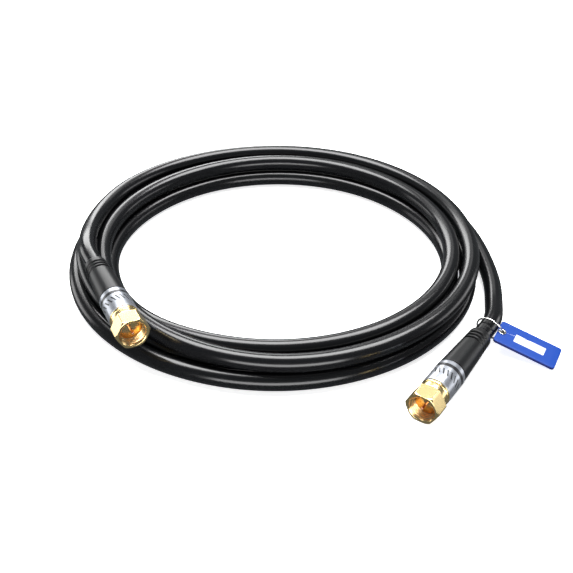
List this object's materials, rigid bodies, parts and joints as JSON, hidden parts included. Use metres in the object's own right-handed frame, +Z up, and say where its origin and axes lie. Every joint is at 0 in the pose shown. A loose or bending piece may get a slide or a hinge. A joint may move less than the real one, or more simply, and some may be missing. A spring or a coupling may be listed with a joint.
{
  "type": "coaxial cable coil",
  "caption": "Coiled black coaxial patch cable lying flat, with gold-plated F-type screw-on plugs at both ends and a blue tag on a wire ring.",
  "frame": {"origin": "bottom centre of the part's box, on the floor that the coil lies on", "axes": "+Z up, along the coil's axis; -Y towards the side on which both plugs point; +X towards the side with the tag"},
  "size_m": [0.189, 0.1858, 0.0253],
  "materials": {
    "jacket": "glossy black PVC",
    "boot": "satin black moulded PVC",
    "sleeve": "satin silver with a black printed band",
    "gold_plating": "polished gold plating",
    "copper": "bare drawn copper",
    "ring_metal": "polished nickel-plated wire and eyelet",
    "tag_plastic": "smooth royal blue plastic"
  },
  "bodies": {
    "cable": {"cable_coil": "jacket", "cable_lead_left": "jacket", "cable_lead_right": "jacket", "boot_left": "boot", "boot_right": "boot", "sleeve_left": "sleeve", "sleeve_right": "sleeve", "connector_body_left": "gold_plating", "connector_body_right": "gold_plating", "center_conductor_left": "copper", "center_conductor_right": "copper"},
    "nut_left": {"hex_nut_left": "gold_plating"},
    "nut_right": {"hex_nut_right": "gold_plating"},
    "tag_hanger": {"tag_ring": "ring_metal", "tag_eyelet": "ring_metal", "tag": "tag_plastic"}
  },
  "joints": [
    {"name": "nut_left_spin", "type": "hinge", "parent": "cable", "child": "nut_left", "pos_m": [-0.06078, -0.06433, 0.0197], "axis": [0.4332, -0.9013, 0], "continuous": true},
    {"name": "nut_right_spin", "type": "hinge", "parent": "cable", "child": "nut_right", "pos_m": [0.03964, -0.08715, 0.0056], "axis": [-0.5621, -0.8271, 0], "continuous": true},
    {"name": "tag_ring_turn", "type": "hinge", "parent": "cable", "child": "tag_hanger", "pos_m": [0.06803, -0.04538, 0.0056], "axis": [-0.5621, -0.8271, 0], "range_deg": [0, 90]}
  ]
}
____
### Stated exercise
Write every line of the material above again, exactly.

### Written response
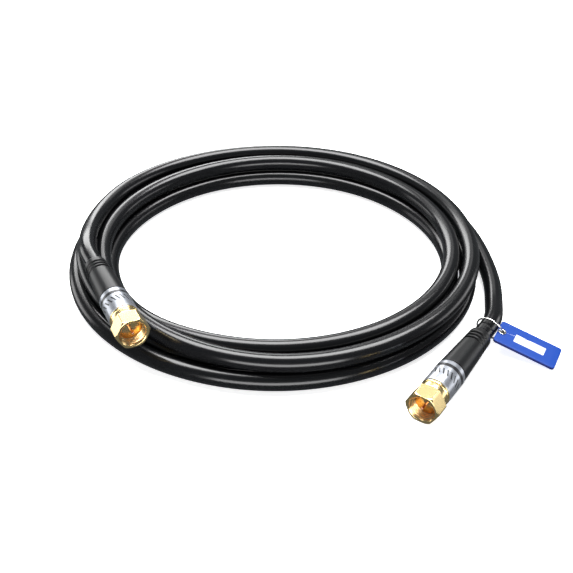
List this object's materials, rigid bodies, parts and joints as JSON, hidden parts included. Use metres in the object's own right-handed frame, +Z up, and say where its origin and axes lie. Every joint is at 0 in the pose shown. A loose or bending piece may get a slide or a hinge. A joint may move less than the real one, or more simply, and some may be missing. A spring or a coupling may be listed with a joint.
{
  "type": "coaxial cable coil",
  "caption": "Coiled black coaxial patch cable lying flat, with gold-plated F-type screw-on plugs at both ends and a blue tag on a wire ring.",
  "frame": {"origin": "bottom centre of the part's box, on the floor that the coil lies on", "axes": "+Z up, along the coil's axis; -Y towards the side on which both plugs point; +X towards the side with the tag"},
  "size_m": [0.189, 0.1858, 0.0253],
  "materials": {
    "jacket": "glossy black PVC",
    "boot": "satin black moulded PVC",
    "sleeve": "satin silver with a black printed band",
    "gold_plating": "polished gold plating",
    "copper": "bare drawn copper",
    "ring_metal": "polished nickel-plated wire and eyelet",
    "tag_plastic": "smooth royal blue plastic"
  },
  "bodies": {
    "cable": {"cable_coil": "jacket", "cable_lead_left": "jacket", "cable_lead_right": "jacket", "boot_left": "boot", "boot_right": "boot", "sleeve_left": "sleeve", "sleeve_right": "sleeve", "connector_body_left": "gold_plating", "connector_body_right": "gold_plating", "center_conductor_left": "copper", "center_conductor_right": "copper"},
    "nut_left": {"hex_nut_left": "gold_plating"},
    "nut_right": {"hex_nut_right": "gold_plating"},
    "tag_hanger": {"tag_ring": "ring_metal", "tag_eyelet": "ring_metal", "tag": "tag_plastic"}
  },
  "joints": [
    {"name": "nut_left_spin", "type": "hinge", "parent": "cable", "child": "nut_left", "pos_m": [-0.06078, -0.06433, 0.0197], "axis": [0.4332, -0.9013, 0], "continuous": true},
    {"name": "nut_right_spin", "type": "hinge", "parent": "cable", "child": "nut_right", "pos_m": [0.03964, -0.08715, 0.0056], "axis": [-0.5621, -0.8271, 0], "continuous": true},
    {"name": "tag_ring_turn", "type": "hinge", "parent": "cable", "child": "tag_hanger", "pos_m": [0.06803, -0.04538, 0.0056], "axis": [-0.5621, -0.8271, 0], "range_deg": [0, 90]}
  ]
}